Briefing/policy papers

Written by Ed Laws

‘Adaptive management’ and ‘politically smart programming’ are increasingly fashionable ideas in development. They capture an ambition to programme in ways that are more flexible and experimental, and which respond to and capitalise on political dynamics and incentives. The development community is still at a relatively early stage in gathering and analysing evidence about how to do these things well and the difference they can make in terms of delivering results. It is also still finding its way through reconciling these relatively unusual ways of working with traditional programme management and evaluation systems and tools.

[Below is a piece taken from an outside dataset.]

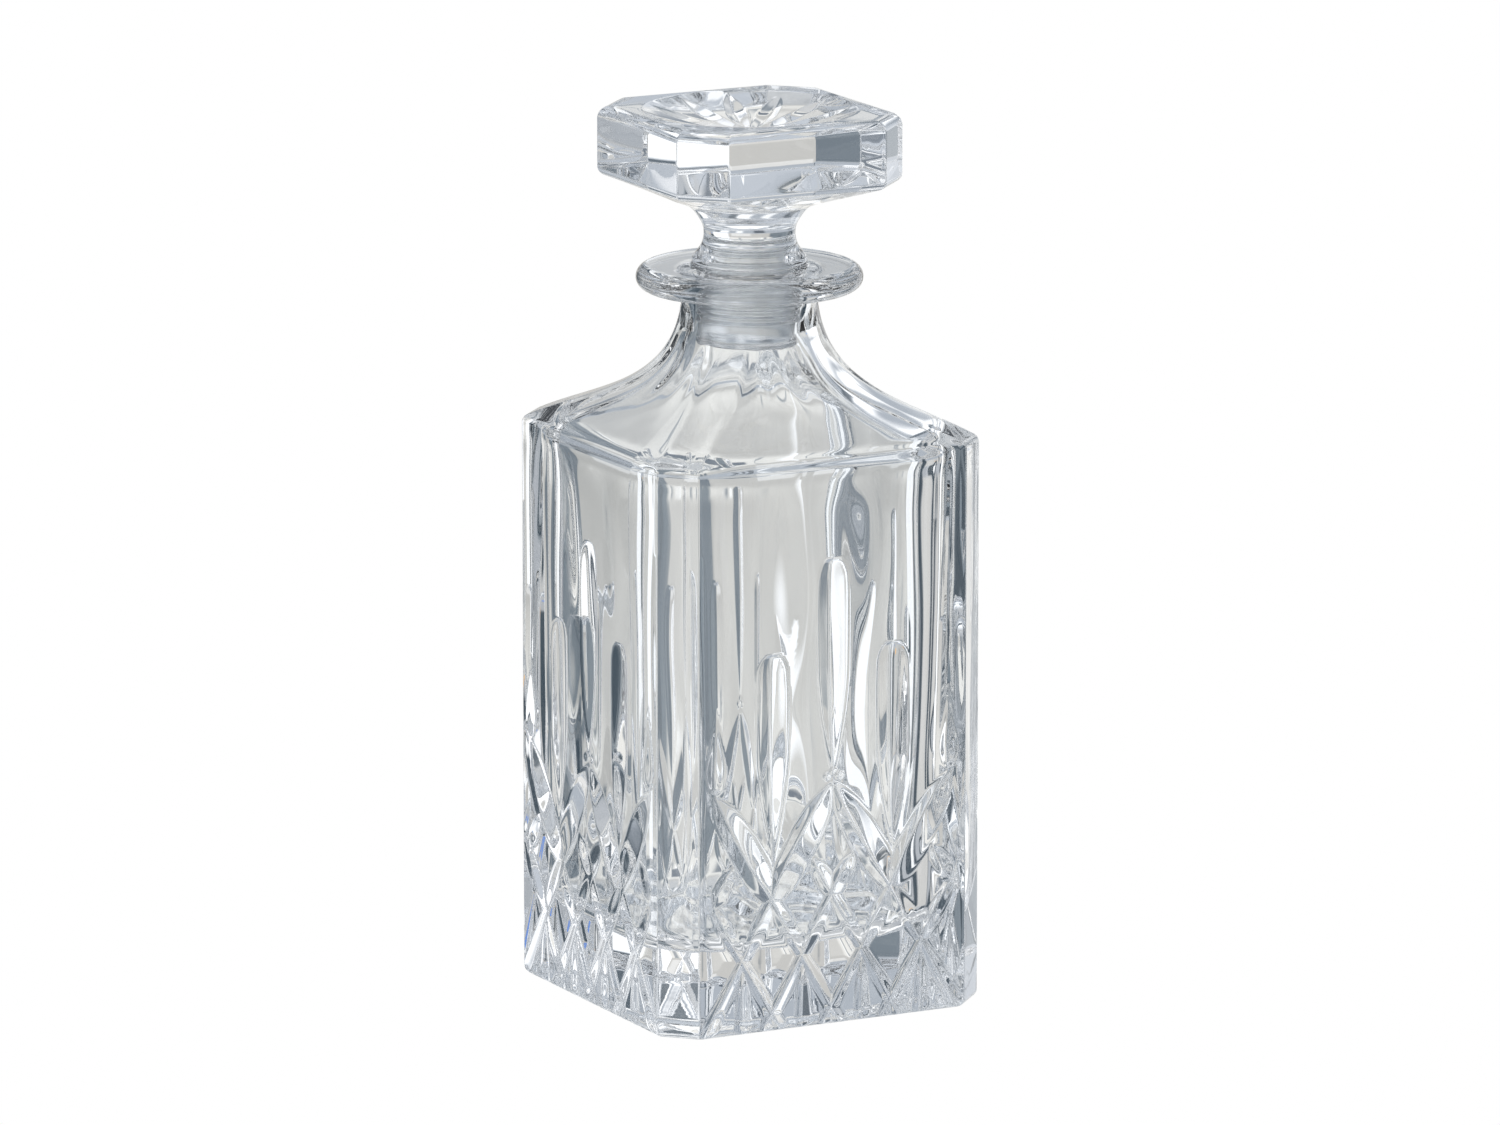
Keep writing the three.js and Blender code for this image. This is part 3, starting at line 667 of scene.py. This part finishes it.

Institutions for Inclusive Development (I4ID) is an adaptive, politically smart governance programme in Tanzania, funded by the UK Department for International Development (DFID) and Irish Aid. The overarching goal of the programme is to work with government, representative institutions, civil society and the private sector to strengthen institutions in Tanzania to become more inclusive and accountable, so that economic growth and services bring more benefits to women, youth, poor and vulnerable people.

As a member of the I4ID consortium, ODI has worked closely with the programme’s partners, participants and core staff based in Dar es Salaam to document their experiences and to track the programme’s processes, ways of working and results. These three short papers – on gender mainstreaming, local partnerships and value for money – are an output of this learning and reflection. Adaptive and politically smart programming presents distinct opportunities and challenges in each of these areas in comparison to more conventional programming. Taking a close look at I4ID’s experience generates valuable lessons for development and other reform actors in Tanzania, and for governance practitioners more generally.